Steve Whitmire pointed this out, having performed Kermit for the last twenty-seven years, he has an idea of how Kermit would react and behave in certain situations. Luckily Kermit never tried to murder his nephew in cold blood, but he did lie to him. Steve Whitmire was speaking out for the direction he believed his character should be taken, he was not heard, and this was one of the reasons The Muppets (2015) failed. Unfortunately, Steve Whitmire was fired from performing Kermit, he was replaced. Fans were vocal at first but soon many accepted that Kermit The Frog would be taking a new direction in life. The problem with Kermit’s character is slowly being fixed, Kermit has slowly been acting like himself again, the character has found better writing and is now performed by the brilliantly talented Matt Vogel. Yoda, Chewbacca, R2-D2, C3P0, Kermit, Miss Piggy, Fozzie and Gonzo all share one thing in common. They are all iconic, everlasting characters, that can out live all of their performers. Luke Skywalker, Princess Leia and Han Solo can only be performed by a specific individual each, without them, there is no character.

At the end of last year, Star Wars Episode VIII: The Last Jedi premiered worldwide and has divided the Star Wars community in half, the film is either praised as one of the best, or labelled the worse in the saga. One of the main problems fans have with this new movie was the portrayal of Luke Skywalker. A character expected to be filled with hope and a positive attitude, had been turned into a grumpy hermit, who believed the Jedi must end. This reminds me of Kermit’s most recent portrayal in the last few years, a frog who had given up on his friends, no longer believed in his show and most of the times was only recognized as Kermit by his appearance. This is when I started to become interested in Star Wars, I realized fans of the franchise were dealing with the same problem yet in regards to Luke Skywalker. In The Muppets (2011) we were introduced to a new character named Walter, who held all the qualities which once belonged to Kermit. Walter was a big fan of The Muppets and had more hope in them than Kermit now did. In Muppets Most Wanted, none of the Muppets (apart from Animal) recognized that Constantine was not Kermit, luckily new guy Walter was able to tell the difference. In the latest Star Wars films, the character of Rey, takes on the role, that in reality (at this point in time) is best suited for Luke Skywalker. 

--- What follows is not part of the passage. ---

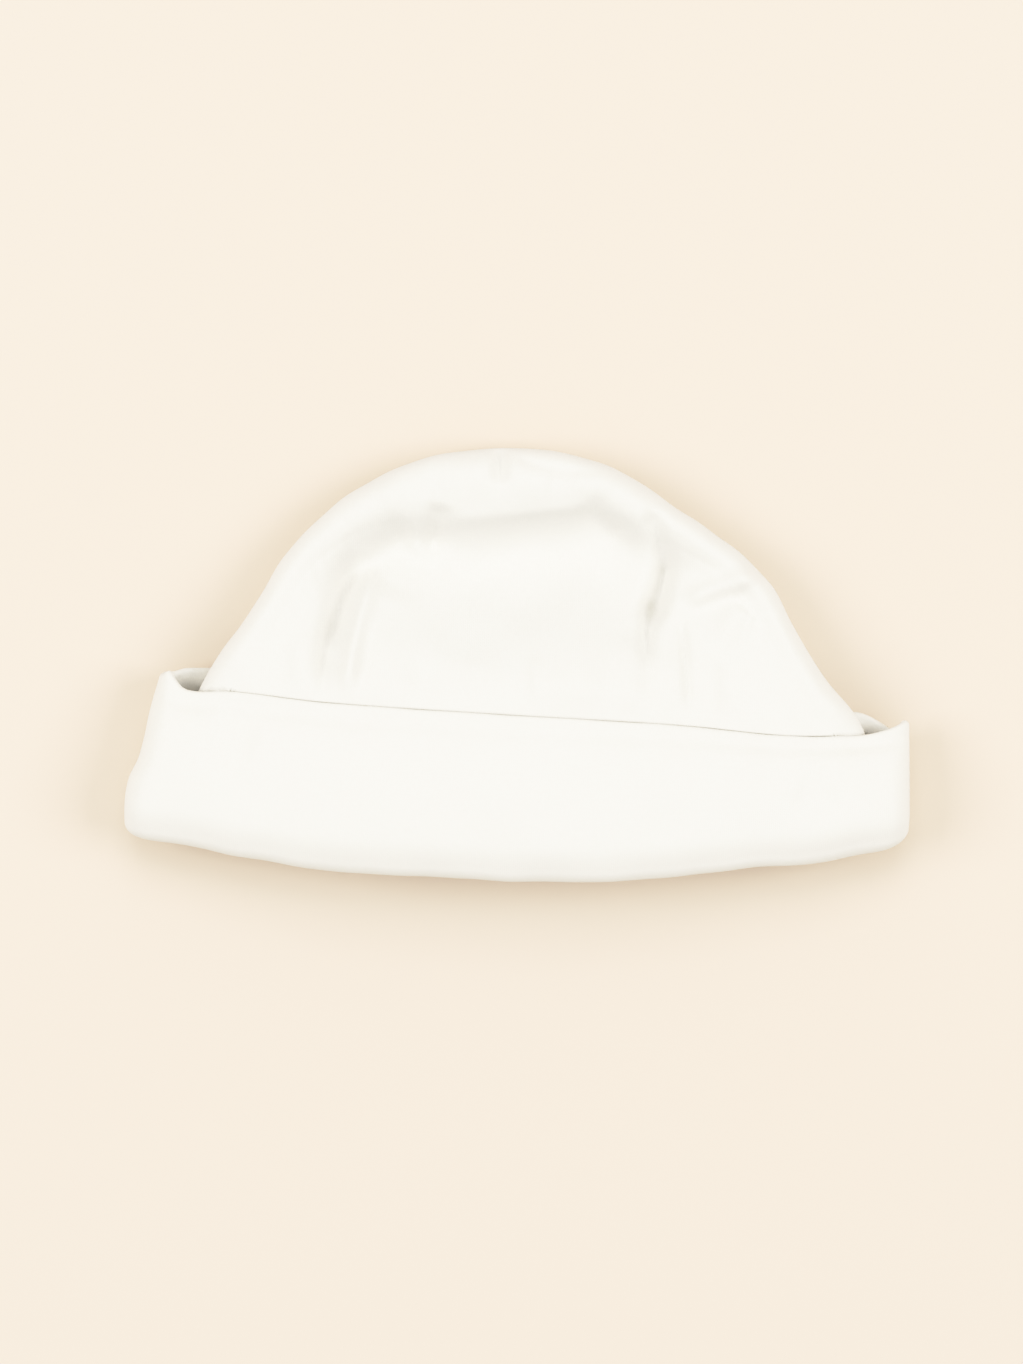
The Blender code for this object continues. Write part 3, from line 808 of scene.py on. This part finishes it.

Until recently I had never actually watched Star Wars but I knew exactly who Luke Skywalker was, and as popular as he is in pop culture, also made me aware of the man behind this character, Mark Hamill. For the past few weeks leading up to the release of Star Wars Episode VIII: The Last Jedi, Mark Hamill was voicing his displeasure with the direction his character of Luke Skywalker had been taken in the film. Mark Hamill stood up for what he believed, for integrity, for the arts, for fans, sadly his voice went unheard and his character was not portrayed how he believed. Since I had never seen Star Wars I was not exactly sure how Luke Skywalker should behave. However, I’m sure the man who gave this character life, must know better than anyone else, no matter if director, writer or even producer.

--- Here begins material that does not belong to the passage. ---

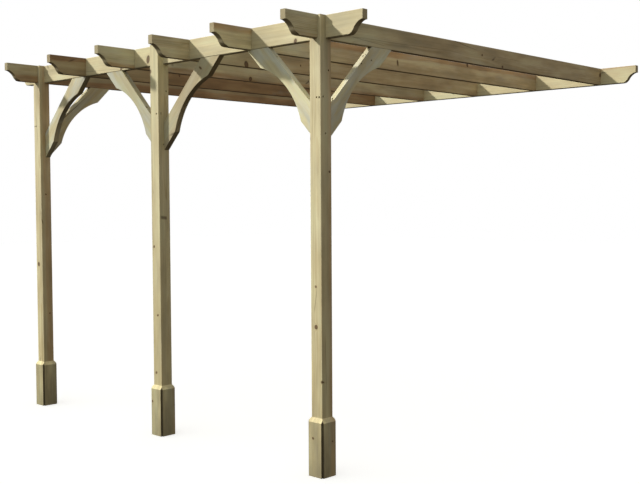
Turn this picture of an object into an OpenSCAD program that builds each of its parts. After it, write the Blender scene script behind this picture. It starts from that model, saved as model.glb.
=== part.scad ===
// Lean-to garden pergola: three posts, a front beam, a wall beam and six rafters, with knee braces.
// The ground is at z = 0, the middle post stands on the origin, the wall is towards +Y.

/* [Frame] */
// Height of the posts and of the top of the frame
frame_h = 2920; // [2000:10:3600]
// Distance between the middles of neighbouring rafters
rafter_pitch = 660; // [560:5:900]
// Distance between the front faces of the front beam and the wall beam
frame_span = 3625; // [1500:25:4800]
// How far the beams run on past the outer faces of the end rafters
beam_overhang = 330; // [160:5:500]
// How far the rafters run on in front of the front beam
rafter_overhang = 330; // [180:5:500]

/* [Timber] */
// Width of the square posts
post_w = 95; // [75:1:145]
// Depth of the beams, rafters and braces
board_d = 145; // [110:1:195]
// Thickness of the beams, rafters and braces
board_t = 45; // [32:1:60]
// Clearance each side of a timber in its slot or lap
fit_gap = 0.5; // [0.2:0.1:2]

/* [Shaped ends] */
// Height of the flat end face above the moulding
end_face_h = 62; // [40:1:85]
// Length of the flat shoulder under the end face
shoulder_l = 12; // [4:1:25]
// Slope of the hollow where it leaves the shoulder
hollow_slope = 15; // [0:1:30]
// Slope where the hollow meets the round nose
ogee_slope = 62; // [45:1:80]
// Share of the moulding's height that the hollow takes
hollow_share = 0.6; // [0.3:0.05:0.7]

/* [Braces] */
// Reach of a brace's upper edge along the post and along the beam
brace_leg = 430; // [200:5:480]
// Straight run of a brace's lower edge at each end
brace_run = 182; // [60:1:200]
// Depth of the hollow in a brace's lower edge
scallop_depth = 70; // [10:1:90]

/* [Feet] */
// Height of the boards round the foot of a post
foot_h = 380; // [100:5:800]
// Thickness of the foot boards
foot_t = 20; // [14:1:30]
// Height of the bevel along the top of a foot board
foot_bevel = 28; // [4:1:40]
// How far a foot board runs past the side of the post, as a mitre, before its square corner
foot_mitre = 9; // [2:1:12]

/* [Hidden] */

rafter_count = 6;
past = 1;  // how far a cut runs on past the timber it opens
arc_steps = 10;  // straight steps in each arc of the moulding
scallop_fn = 192;

planed = [0.80, 0.76, 0.60];
planed_dark = [0.71, 0.65, 0.49];
sawn = [0.68, 0.64, 0.46];

// The end rafters stand on the end posts
post_pitch = rafter_pitch * (rafter_count - 1) / 2;
beam_l = 2 * (post_pitch + board_t / 2 + beam_overhang);
rafter_l = rafter_overhang + frame_span + board_t;

// The front beam is flush with the backs of the posts
beam_y = post_w / 2 - board_t;
wall_beam_y = beam_y + frame_span;
seat_z = frame_h - board_d;
lap_z = board_d / 2;
slot_w = board_t + 2 * fit_gap;

// Moulding: a hollow of radius hollow_r, then a nose of radius nose_r that ends on the underside
ogee_h = board_d - end_face_h;
hollow_r = ogee_h * hollow_share / (cos(hollow_slope) - cos(ogee_slope));
nose_r = ogee_h * (1 - hollow_share) / (1 - cos(ogee_slope));
hollow_x = shoulder_l - hollow_r * sin(hollow_slope);
hollow_z = ogee_h - hollow_r * cos(hollow_slope);
nose_x = hollow_x + (hollow_r + nose_r) * sin(ogee_slope);

// Brace: a board at 45 degrees, with a shallow hollow along its lower edge
brace_reach = brace_leg + board_d * sqrt(2);
scallop_l = brace_reach * sqrt(2) - 2 * brace_run;
scallop_r = (pow(scallop_l / 2, 2) + pow(scallop_depth, 2)) / (2 * scallop_depth);
scallop_c = brace_reach / 2 + (scallop_r - scallop_depth) / sqrt(2);

// Middle of rafter n, counted from 1 at the left
function rafter_x(n) = (n - 1) * rafter_pitch - post_pitch;

// Point of an arc about [x, y] at radius r, where its slope is a; a negative radius curves up
function arc_point(x, y, r, a) = [x + r * sin(a), y + r * cos(a)];

// What is cut away under a shaped end: the end face is at x = 0 and the underside at y = 0
module ogee_cut() {
    slope_step = (ogee_slope - hollow_slope) / arc_steps;
    hollow = [
        for (i = [0:arc_steps])
            arc_point(hollow_x, hollow_z, hollow_r, hollow_slope + i * slope_step)
    ];
    nose = [
        for (i = [1:arc_steps])
            arc_point(nose_x, nose_r, -nose_r, ogee_slope * (1 - i / arc_steps))
    ];
    polygon(concat([[-past, -past], [-past, ogee_h]], hollow, nose, [[nose_x, -past]]));
}

// A beam lies along X from y to y + board_t, lapped from above for every rafter
module beam(y) {
    color(planed)
        translate([-beam_l / 2, y + board_t, seat_z])
            rotate([90, 0, 0])
                linear_extrude(height = board_t)
                    difference() {
                        square([beam_l, board_d]);
                        ogee_cut();
                        translate([beam_l, 0])
                            mirror([1, 0])
                                ogee_cut();
                        for (n = [1:rafter_count])
                            translate([beam_l / 2 + rafter_x(n) - slot_w / 2, lap_z])
                                square([slot_w, lap_z + past]);
                    }
}

// A rafter lies along Y, lapped from below over both beams, and ends at the wall
module rafter(n) {
    color(planed_dark)
        translate([rafter_x(n) - board_t / 2, beam_y - rafter_overhang, seat_z])
            rotate([90, 0, 90])
                linear_extrude(height = board_t)
                    difference() {
                        square([rafter_l, board_d]);
                        ogee_cut();
                        for (y = [0, frame_span])
                            translate([rafter_overhang + y - fit_gap, -past])
                                square([slot_w, lap_z + past]);
                    }
}

// A post at x, seated for the beam at its back and, where slotted, for a rafter through its head
module post(x, slotted) {
    color(planed)
        translate([x, 0, 0])
            difference() {
                translate([-post_w / 2, -post_w / 2, 0])
                    cube([post_w, post_w, frame_h]);
                translate([-post_w, beam_y - fit_gap, seat_z])
                    cube([2 * post_w, post_w, board_d + past]);
                if (slotted)
                    translate([-slot_w / 2, -post_w, seat_z])
                        cube([slot_w, 2 * post_w, board_d + past]);
            }
}

// A board on one face of the foot of the post at x, turned from the front face by angle
module foot_board(x, angle) {
    inner = post_w / 2 - fit_gap / 2;
    outer = inner + foot_mitre;
    color(sawn)
        translate([x, 0, 0])
            rotate([0, 0, angle])
                translate([0, -post_w / 2, 0])
                    difference() {
                        linear_extrude(height = foot_h)
                            polygon([
                                [-inner, 0], [-outer, -foot_mitre], [-outer, -foot_t],
                                [outer, -foot_t], [outer, -foot_mitre], [inner, 0]
                            ]);
                        translate([-post_w, 0, foot_h])
                            rotate([90, 0, 90])
                                linear_extrude(height = 2 * post_w)
                                    polygon([
                                        [0, 0], [-2 * foot_t, -2 * foot_bevel],
                                        [-2 * foot_t, past], [0, past]
                                    ]);
                    }
}

// The side of a brace, with the post's face along x = 0 and the timber above along y = 0
module brace_side() {
    difference() {
        polygon([[brace_leg, 0], [brace_reach, 0], [0, -brace_reach], [0, -brace_leg]]);
        translate([scallop_c, -scallop_c])
            circle(r = scallop_r, $fn = scallop_fn);
    }
}

// A brace from the post at x to the front beam, to the right for side 1, to the left for side -1
module beam_brace(x, side) {
    color(planed)
        translate([x + side * post_w / 2, beam_y + board_t, seat_z])
            rotate([90, 0, 0])
                linear_extrude(height = board_t)
                    mirror([side < 0 ? 1 : 0, 0])
                        brace_side();
}

// A brace from the back of the post at x to the rafter over it
module rafter_brace(x) {
    color(planed_dark)
        translate([x - board_t / 2, post_w / 2, seat_z])
            rotate([90, 0, 90])
                linear_extrude(height = board_t)
                    brace_side();
}

post(-post_pitch, true);  // left_post
post(0, false);  // middle_post
post(post_pitch, true);  // right_post
foot_board(-post_pitch, 0);  // left_foot_front
foot_board(-post_pitch, 90);  // left_foot_right
foot_board(-post_pitch, 180);  // left_foot_back
foot_board(-post_pitch, 270);  // left_foot_left
foot_board(0, 0);  // middle_foot_front
foot_board(0, 90);  // middle_foot_right
foot_board(0, 180);  // middle_foot_back
foot_board(0, 270);  // middle_foot_left
foot_board(post_pitch, 0);  // right_foot_front
foot_board(post_pitch, 90);  // right_foot_right
foot_board(post_pitch, 180);  // right_foot_back
foot_board(post_pitch, 270);  // right_foot_left
beam(beam_y);  // front_beam
beam(wall_beam_y);  // wall_beam
rafter(1);  // rafter_1
rafter(2);  // rafter_2
rafter(3);  // rafter_3
rafter(4);  // rafter_4
rafter(5);  // rafter_5
rafter(6);  // rafter_6
beam_brace(-post_pitch, 1);  // left_beam_brace
beam_brace(0, -1);  // middle_left_brace
beam_brace(0, 1);  // middle_right_brace
beam_brace(post_pitch, -1);  // right_beam_brace
rafter_brace(-post_pitch);  // left_rafter_brace
rafter_brace(post_pitch);  // right_rafter_brace
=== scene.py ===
import math

import bmesh
import bpy
import numpy as np
from mathutils import Matrix, Vector


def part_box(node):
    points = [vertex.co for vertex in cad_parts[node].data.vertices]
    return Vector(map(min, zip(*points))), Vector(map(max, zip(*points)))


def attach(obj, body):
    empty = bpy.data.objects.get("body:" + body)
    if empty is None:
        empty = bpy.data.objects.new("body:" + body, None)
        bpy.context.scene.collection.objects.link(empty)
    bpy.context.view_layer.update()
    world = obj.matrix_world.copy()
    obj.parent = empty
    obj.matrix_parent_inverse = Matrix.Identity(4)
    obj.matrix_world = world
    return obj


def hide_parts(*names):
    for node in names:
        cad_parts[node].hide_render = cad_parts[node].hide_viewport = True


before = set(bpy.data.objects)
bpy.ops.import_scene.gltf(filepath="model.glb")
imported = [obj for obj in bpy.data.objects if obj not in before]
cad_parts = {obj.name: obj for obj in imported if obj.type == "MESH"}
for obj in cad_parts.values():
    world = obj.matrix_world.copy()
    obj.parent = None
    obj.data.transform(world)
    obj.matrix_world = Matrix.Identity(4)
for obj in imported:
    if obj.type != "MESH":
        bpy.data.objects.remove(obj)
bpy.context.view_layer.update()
scene = bpy.context.scene
mergeDistance = 0.00001
print("frame loaded,", len(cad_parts), "nodes")


# Nodes: a socket that works in Python expressions, and one method that makes any node

class Wire:
    def __init__(self, tree, socket):
        self.tree = tree
        self.socket = socket

    def out(self, name):  # another output of the same node
        return Wire(self.tree, self.socket.node.outputs[name])

    def math(self, operation, *others):
        return self.tree.node("ShaderNodeMath", {"operation": operation}, (self, *others))

    def flipped(self, operation, other):
        return self.tree.node("ShaderNodeMath", {"operation": operation}, (other, self))

    def __add__(self, other):
        return self.math("ADD", other)

    def __radd__(self, other):
        return self.flipped("ADD", other)

    def __sub__(self, other):
        return self.math("SUBTRACT", other)

    def __rsub__(self, other):
        return self.flipped("SUBTRACT", other)

    def __mul__(self, other):
        return self.math("MULTIPLY", other)

    def __rmul__(self, other):
        return self.flipped("MULTIPLY", other)

    def __truediv__(self, other):
        return self.math("DIVIDE", other)

    def __rtruediv__(self, other):
        return self.flipped("DIVIDE", other)

    def __pow__(self, other):
        return self.math("POWER", other)

    def __gt__(self, other):
        return self.math("GREATER_THAN", other)

    def __lt__(self, other):
        return self.math("LESS_THAN", other)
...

After the release of the movie, Star Wars fans were furious at the portrayal of Luke Skywalker’s character, a backlash began against the movie. Mark Hamill did know best, as his concerns were one of the main reasons behind the backlash, once fans had seen the movie. Although people have united over a movie, it still goes to prove we have strength in numbers, their voices are being heard. This was a similar situation regarding Steve and his main character, sadly his fan base is not as big, loud and protective as that of Star Wars, I don’t think any other fandom is. After following this story and realizing how hard Mark Hamill tried to protect a legacy so important to many, I have the at most respect for him. I’ve so far watched the original trilogy in the span of three days, purely from my admiration of Mark Hamill. I now want to become a Jedi, realized the big “Luke I am your father” reveal takes place in Episode V as opposed to Episode VI and understand why these characters are so iconic. I’ve also realized that those Star Wars Fans disappointed with Luke Skywalker’s portrayal in the latest Star Wars movie, have every right to be so. Last weekend I watched Star Wars Episode VII and VIII and not only do they spoil these characters in the new movies, they go as far as spoiling the events of the original trilogy for me.

As much as Mark Hamill protested with the direction his character was taking, he was not fired, simply put, they need his face. However, Steve Whitmire’s face is not needed, the puppet that rests on his hand if of importance and so Steve was fired, another hand began performing Kermit. Muppet Fans have not been very vocal about the situation; however, Star Wars Fans can be heard across the galaxy. I hope that by informing Star Wars Fans of Kermit’s mistreatment, being so similar to that of Luke Skywalker, that in their Star Wars discussions they might refer to the similarities between how the characters of Kermit and Luke Skywalker have been handled, therefor providing Kermit with the support I believe he deserves. In fairness Kermit is slowly being fixed in my opinion, he seems more like Kermit, thanks to the writing he is being presented with. Sadly, Steve Whitmire still finds himself separated from the character he had kept alive for twenty-seven years. Sometimes even the smallest frog, can shake the greatest belief.